I asked some classes to consider the impact this election is likely to have on the Supreme Court. Here's the same question addressed by a national reporter. He thinks its huge. The next president will shape the court for the next generation.
Somehow the campaigns have failed to remind us
that four justices are 74 or older, meaning they will be at
least 78 by the end of the term. Justice Ruth Bader Ginsburg is
already 79, with Justices Antonin Scalia and Anthony Kennedy not
far behind at 76 and Justice Stephen Breyer at 74. One hopes of
course they all live long lives, but the notion that all four
will still be willing and able to serve the next four years is
preposterous. Several will retire and be replaced -- and even
one replacement could fundamentally change the configuration of
the court.
If Romney becomes president, Ginsburg will certainly do all
she can to remain in the saddle. But if she were to have to
retire for health reasons (she has been treated for colon cancer
and pancreatic cancer), the court would become ineluctably
conservative. The present 4-to-4 split with Kennedy as the swing
vote would change into a stable 5-to-3 conservative majority,
with Kennedy no longer important.
Under Romney, Scalia might retire to give a Republican
president the chance to replace him with someone young and
comparably conservative.

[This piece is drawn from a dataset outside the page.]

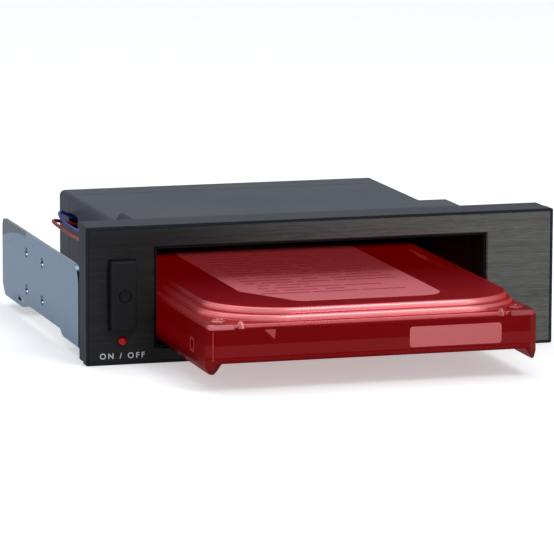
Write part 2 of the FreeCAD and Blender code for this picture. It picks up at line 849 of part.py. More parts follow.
def build_cage_floor():
    body = new_body("cage_floor")
    length = s.cage_depth - s.cap_wall
    pad_box(body, XY, floor_under, s.floor_thickness, -cage_inner, cage_inner, 0, length)
    runner_end = backplane_front - s.socket_depth
    for side in (-1, 1):
        outer = drive_half - s.runner_inset
        ends = (side * outer, side * (outer - s.runner_width))
        left, right = sorted(ends, key=lambda d: d.value)
        pad_box(body, XY, s.floor_top, s.runner_rise, left, right, 0, runner_end)
    # two rows of cooling slots
    slots = new_sketch(body, XY, s.floor_top)
    for column in range(5):
        near_edge = s.vent_first + column * s.vent_pitch
        for side in (-1, 1):
            ends = (side * (s.vent_row_gap / 2), side * (s.vent_row_gap / 2 + s.vent_length))
            left, right = sorted(ends, key=lambda d: d.value)
            add_rectangle(slots, left, right, near_edge, near_edge + s.vent_width)
    cut(body, slots, s.floor_thickness)
    # stiffening ribs underneath
    for side in (-1, 1):
        middle = side * s.rib_place
        pad_box(body, XY, floor_under, s.rib_height, middle - s.rib_width / 2,
                middle + s.rib_width / 2, s.foot_front_start, length, False)
    chamfer(body, s.floor_thickness / 2, lambda p: near(p.y, 0) and near(p.z, s.floor_top)
            and abs(p.x) < cage_inner.value + 1e-4)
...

That would consolidate the conservative
majority of Chief Justice John Roberts, Justice Samuel Alito and
Justice Clarence Thomas (now 64) for as long as Thomas stayed
healthy.
Or consider the scenario where Obama is re-elected and
either Scalia or Kennedy is replaced by a relatively more
liberal justice. That would in turn create incentives for
Ginsburg and Breyer to retire, which would allow the possibility
of a five-justice liberal majority in which Justice Sonia Sotomayor, now 58, would be the eldest.